Ordinary Love
When Joan (Lesley Manville, "The Phantom Thread") finds a lump in her breast, it begins a year of anxiety and uncertainty mixed with the boredom of ceaseless hospital visits, yet Joan and her husband Tom's (Liam Neeson) good humor and everyday marital rituals buoy them with "Ordinary Love."
Laura's Review: A-
With screenwriter Owen McCafferty fictionalizing his own experience, directors Lisa Barros D'Sa and Glenn Leyburn ("Cherrybomb") provide a clean, modern aesthetic to their Belfast backdrop for Lesley Manville and Liam Neeson to render “Ordinary Love” extraordinary. This quiet year-in-the-life of a married couple facing mortality after having already undergone the tragedy of losing their only child doesn’t shy away from the tensions and squabbles which arise when a twosome is split between illness and care giving, making this portrayal thoroughly honest and the love shared deeper.
The film begins post-Christmas with gentle ribbing over whose responsibility it is to take decorations down made humorous with Tom’s on-the-spot jingle. Fitness is important to these two, who take a daily rigorous walk together, Tom fretting over his Fitbit, Joan chiding him over his beer intake. There is nothing special about this life featuring a daughter’s graduation picture prominently on a mantle, a guessing game about what Joan has added to their soup this time and the conflict of spontaneity versus meal planning.

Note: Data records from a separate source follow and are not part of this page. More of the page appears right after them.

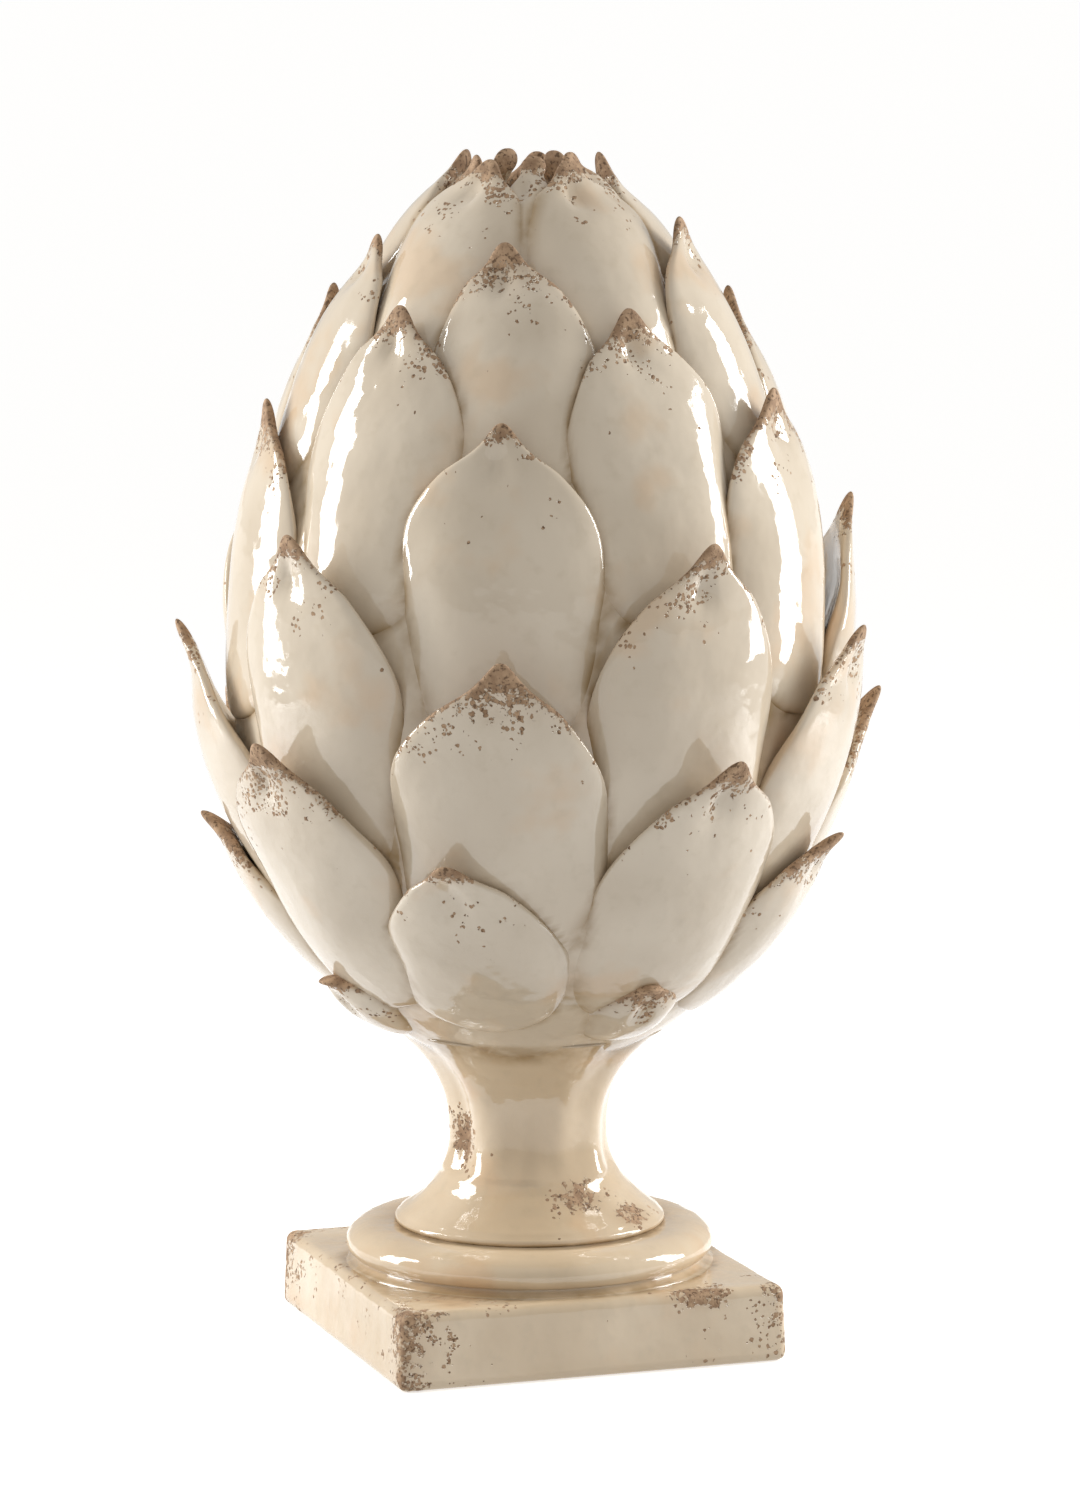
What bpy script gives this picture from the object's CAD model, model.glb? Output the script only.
from math import atan2, copysign, cos, degrees, exp, pi, radians, sin

import bmesh
import bpy
import numpy as np
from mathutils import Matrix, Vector, noise
from mathutils.bvhtree import BVHTree


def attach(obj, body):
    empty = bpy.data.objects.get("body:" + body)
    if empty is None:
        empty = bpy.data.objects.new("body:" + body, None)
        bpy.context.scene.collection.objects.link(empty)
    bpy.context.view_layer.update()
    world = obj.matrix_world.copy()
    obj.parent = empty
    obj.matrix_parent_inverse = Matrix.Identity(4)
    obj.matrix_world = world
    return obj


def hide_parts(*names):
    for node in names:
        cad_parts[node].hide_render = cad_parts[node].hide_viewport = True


# An artichoke finial: hollow terracotta under a thick cream glaze, fired as one casting and
# then rubbed back to the clay at its tips and edges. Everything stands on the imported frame.
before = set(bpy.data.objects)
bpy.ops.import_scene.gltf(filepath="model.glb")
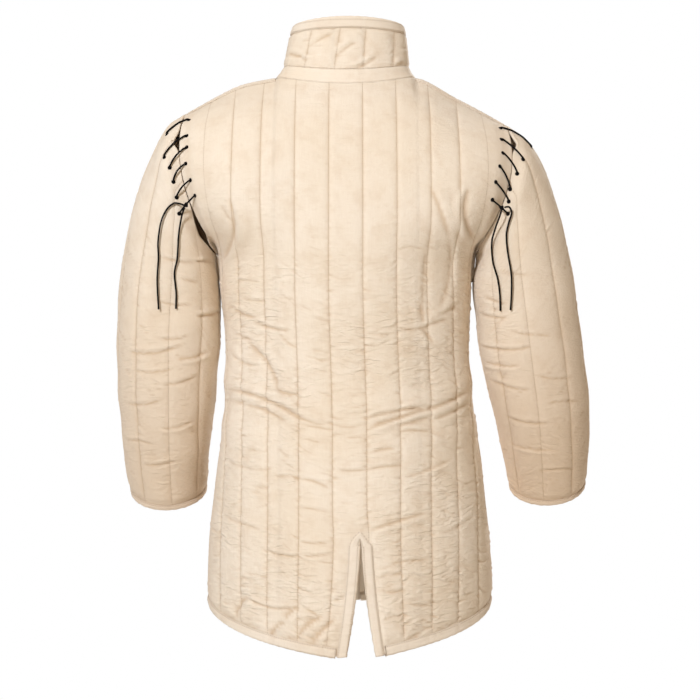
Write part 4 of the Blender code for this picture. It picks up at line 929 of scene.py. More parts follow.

When Joan’s mammography and biopsy prove inconclusive, Tom insists it will be nothing while Joan is sure it will be cancer, the couple’s differing coping mechanisms already come into play. As it turns out, Joan’s surgery lands on a special day and while Tom states he wants to be there throughout, she insists Tom uphold their tradition of ‘visiting her grave on her birthday.’ This is where we learn that young woman in the photo was taken from them. In a beautiful grace note at film’s end, they will welcome a young man adrift in grief into their home to celebrate Christmas.
It has become trite to say a performance is fearless (aka vanity free), but Manville really exposes her character at her lowest points, through hair loss, the severe illness brought on by chemotherapy and the surgical scarring of reconstructive surgery, yet when Tom tells the newly bald Manville that she is beautiful, we agree with him. Neeson, too, is compelling, his fears manifesting themselves in cranky observations and denial while his love for his wife is never in doubt. They rib each other mercilessly, bicker at the grocery store and you can just tell they wouldn’t have it any other way. This is, simply, one of the best portrayals of late middle-aged marriage that has ever been committed to screen. McCafferty opens up his screenplay organically, Joan reaching out to an old teacher of Debbie’s she spots in a waiting room, Peter (David Wilmot, "Calvary") becoming an important supporting player, someone who more truly understands what she is going through (she also has a wonderful pre-surgery moment with two strangers, the women all offering each other advice, support and good luck). Neeson has his own moment when he spies the bereft Steve (Amit Shah, "Breathe") in the hospital cafeteria and, correctly deducing this is Peter’s partner, reaches out.
“Ordinary Love” is anything but, the type of year experienced by many made relatable and incredibly moving by the filmmakers and their sterling cast.